● Recorded data
>> Start
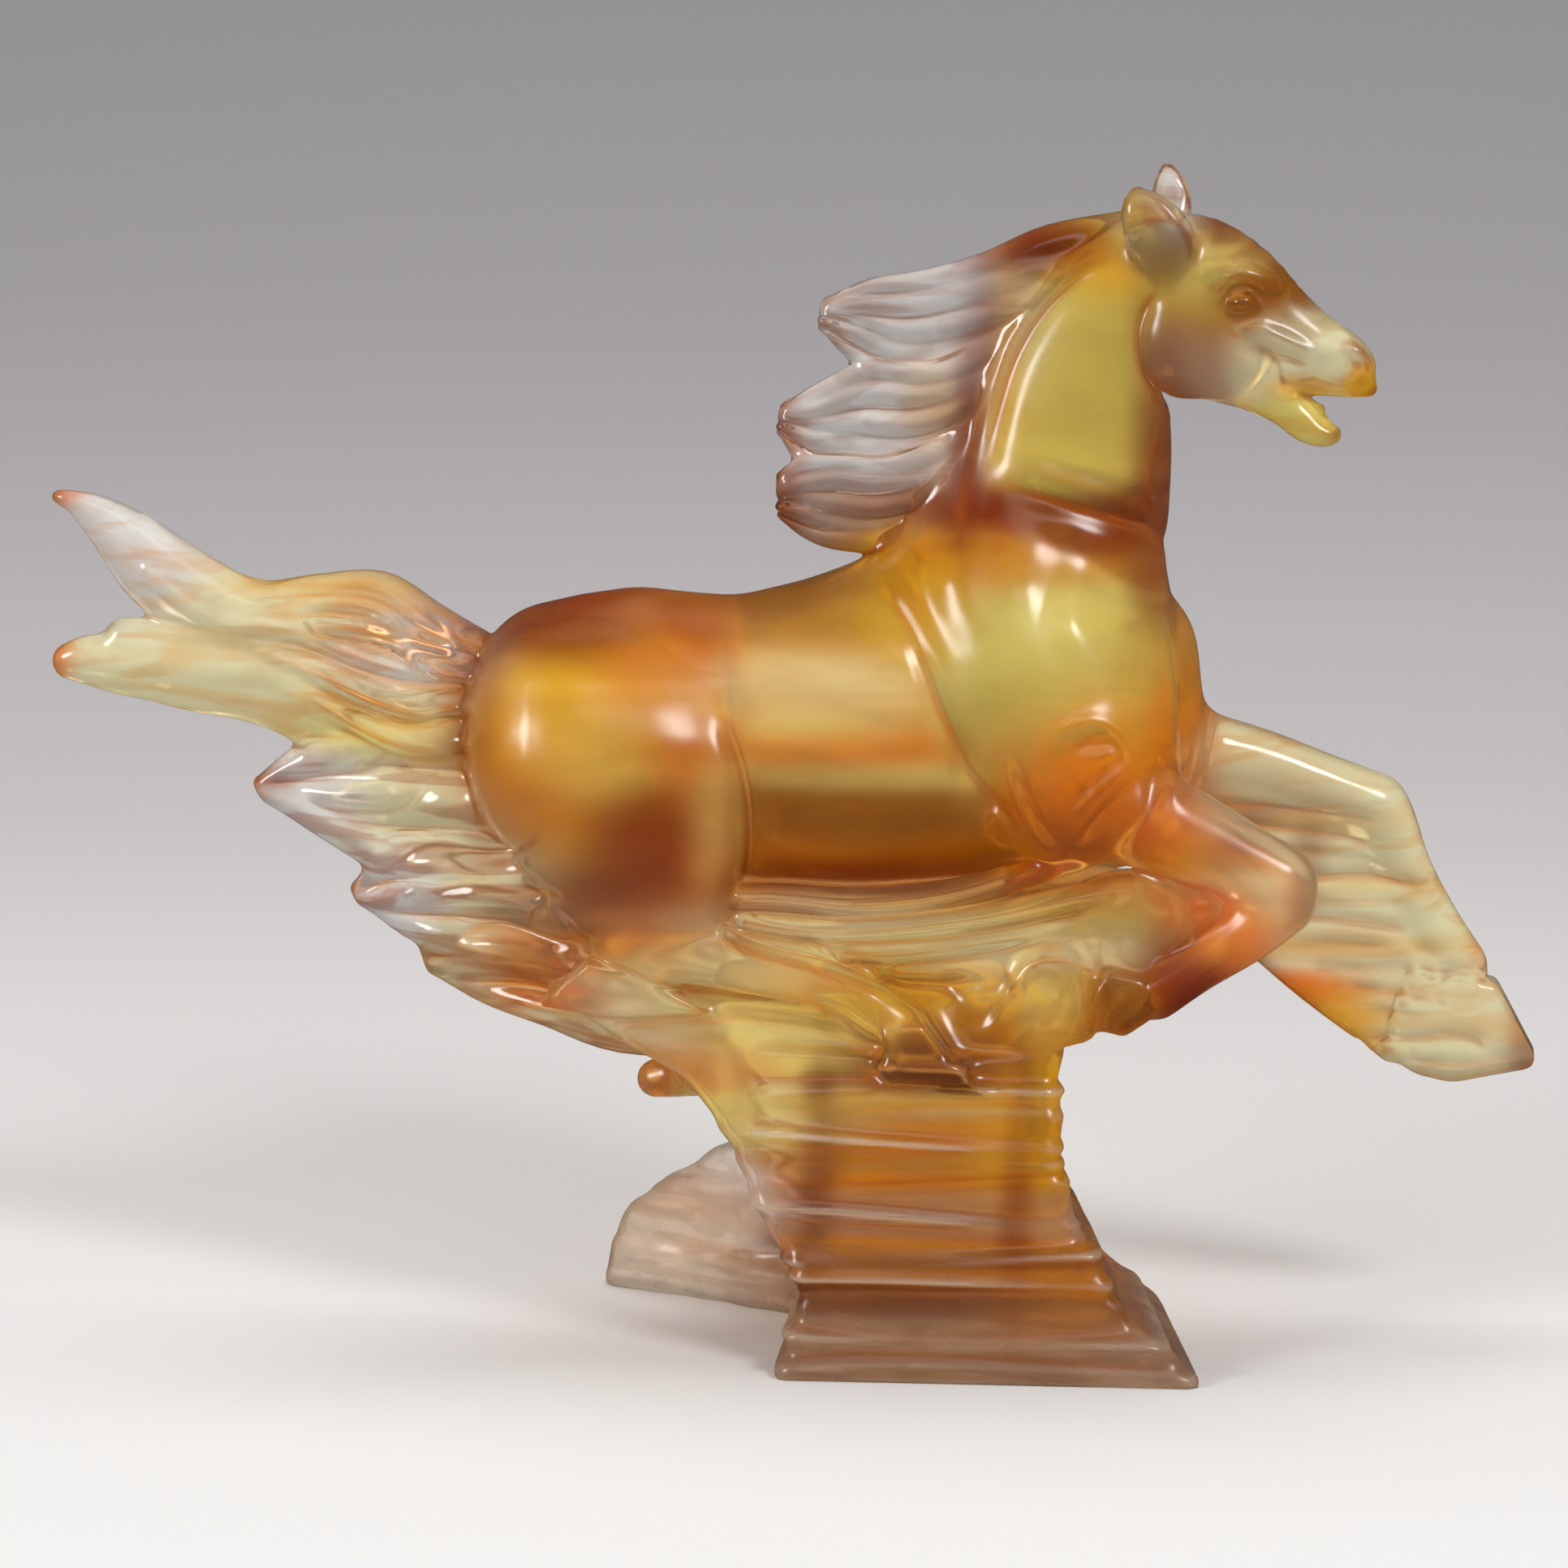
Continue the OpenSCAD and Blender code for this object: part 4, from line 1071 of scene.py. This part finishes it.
def colours_from_pours_and_highlights(points, palette):
    """The colour of the glass at each point, from the pours that reach it, painted highlights among them."""
    total = np.zeros((len(points), 3))
    weight = np.full(len(points), 1e-6)
    for glass, x, z, rx, rz, strength in POURS_AND_HIGHLIGHTS:
        away = ((points[:, 0] - x) / rx) ** 2 + ((points[:, 2] - z) / rz) ** 2
        w = strength * (np.exp(-away) + 0.006 / (1.0 + away) ** 2)
        total += w[:, None] * np.array(palette[glass])
        weight += w
    return total / weight[:, None]


# How sharp an edge or a groove has to be before painted shade is laid on it, over how much it
# builds up, and the most of it; on the rock's lips it is a painted highlight instead
RIM_PAINT_START, RIM_PAINT_SPAN, RIM_PAINT_MOST = 0.45, 0.7, 0.7
CREASE_SHADE_START, CREASE_SHADE_SPAN, CREASE_SHADE_MOST = 0.14, 0.45, 0.75
# The gap over which bending is felt, in mm
BEND_REACH = 1.3


def mixed(palette, **shares):
    return sum(share * np.array(palette[glass]) for glass, share in shares.items())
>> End
● Set exercise
Beginning at the top of the data, please return every line until and including the line containing "return total / weight[:, None]", copied exactly, and nothing past it.

● Exercise solution
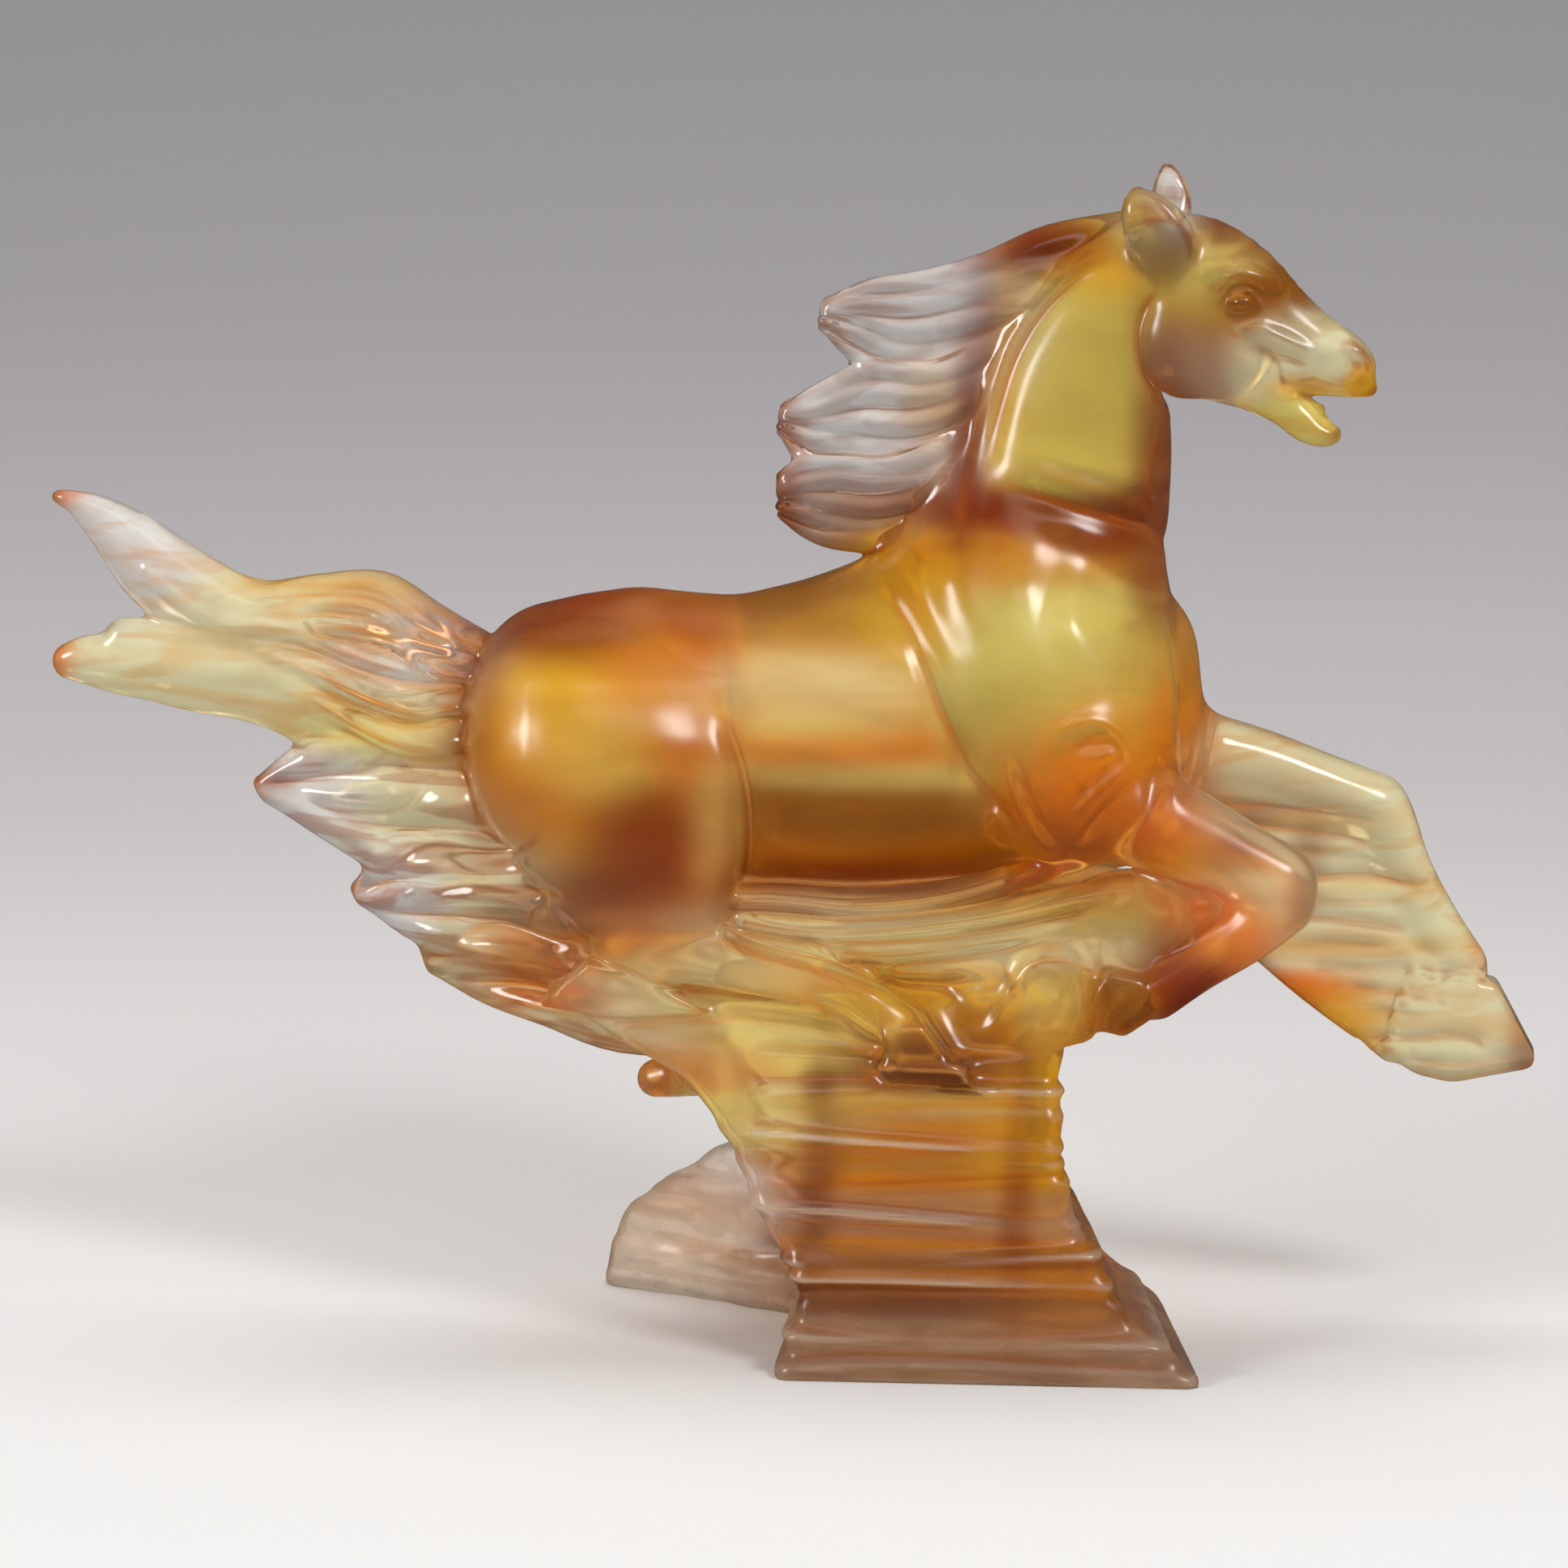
Continue the OpenSCAD and Blender code for this object: part 4, from line 1071 of scene.py. This part finishes it.
def colours_from_pours_and_highlights(points, palette):
    """The colour of the glass at each point, from the pours that reach it, painted highlights among them."""
    total = np.zeros((len(points), 3))
    weight = np.full(len(points), 1e-6)
    for glass, x, z, rx, rz, strength in POURS_AND_HIGHLIGHTS:
        away = ((points[:, 0] - x) / rx) ** 2 + ((points[:, 2] - z) / rz) ** 2
        w = strength * (np.exp(-away) + 0.006 / (1.0 + away) ** 2)
        total += w[:, None] * np.array(palette[glass])
        weight += w
    return total / weight[:, None]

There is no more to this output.